A desired quantity of lubricant additive is added to the elastomer
mixture. The desired nonelastomeric polymeric material is then
added to the dissolved elastomeric material so that it is
completely immersed in and saturated by the elastomeric material.
In an exemplary embodiment, the polymeric material is in the form
of a fabric sheet that is placed into contact with the elastomeric
material so that the sheet is completely impregnated with the
elastomeric material. Preferably, the polymeric fabric sheet is
impregnated with the elastomeric material by a calendaring process
where the fabric sheet is fed between two oppositely positioned
rotating metal rolls that are brought together to squeeze the
fabric. The rolls are configured to contain a bank of the
elastomeric mixture, which is forced into the fabric weave under
pressure. The metal rolls are also heated to soften the elastomeric
material and, thereby improve its penetration into the fabric.

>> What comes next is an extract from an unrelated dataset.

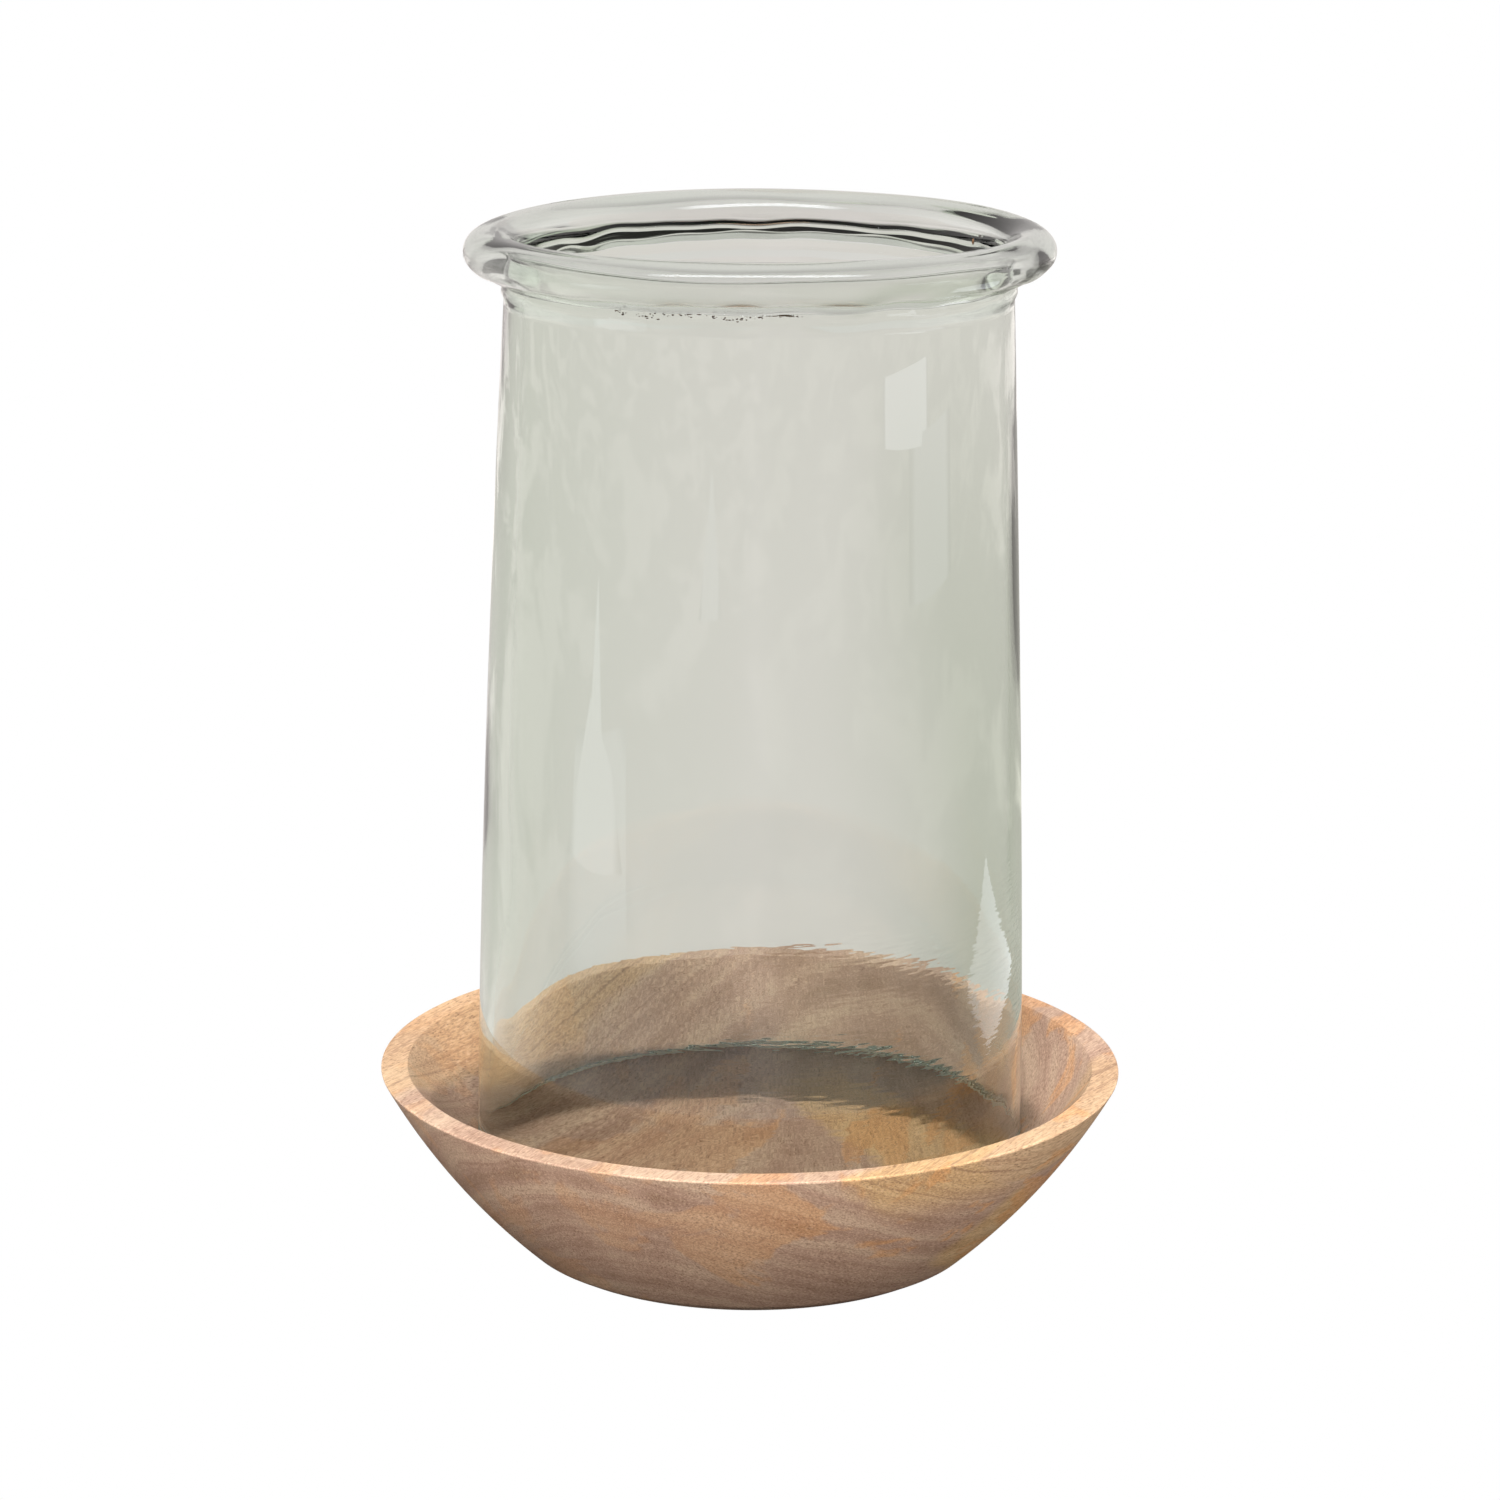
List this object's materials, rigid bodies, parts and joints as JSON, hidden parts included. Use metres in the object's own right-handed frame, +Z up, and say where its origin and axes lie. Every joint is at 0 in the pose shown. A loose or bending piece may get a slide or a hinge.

The total number of polymeric fabric sheets that are used, and that
are impregnated or saturated with the elastomeric material, depends
on the desired build thickness of the composite material portion of
the seal. If one long fabric sheet is impregnated, the sheet is cut
and stacked one on top of another to build a desired seal
thickness. Alternatively, a number of shorter sheets can be
impregnated, which are then stacked on top of one another. The
exact number of sheets that are stacked to form a desired seal
thickness depend on such factors as the type and thickness of the
particular polymeric fabric that is used, as well as the particular
seal
construction. For example., in one embodiment, the seal can be
constructed entirely from the composite seal material, in which
case the desired thickness of composite material for the seal would
be approximately the radial thickness of the seal itself. In
another embodiment, however, the seal can be constructed having
only a portion formed from the composite material, in which case
the desired thickness of the composite material for the seal would
be approximately the radial thickness of the designated composite
portion.
In the case where the seal is formed entirely from the composite
material, the impregnated fabric sheets are stacked to a desired
seal radial thickness and are wound into a cylinder having an
inside and outside diameter roughly equaling that of the final seal
ring. The axial ends of the sheets are cut so that the seal ring
has an axial thickness roughly equaling that of the final seal
ring. The cut ends are sewn together to form a closed loop. The
sewn sheets, now roughly in the form of the seal ring, are loaded
into a compression mold and the mold is heated to simultaneously
form the seal and cure or vulcanize the elastomeric mixture. Cross
linking the elastomeric material during cure forms a seal
construction made up of polymeric fabric that is strongly entrapped
and bonded within the elastomeric medium.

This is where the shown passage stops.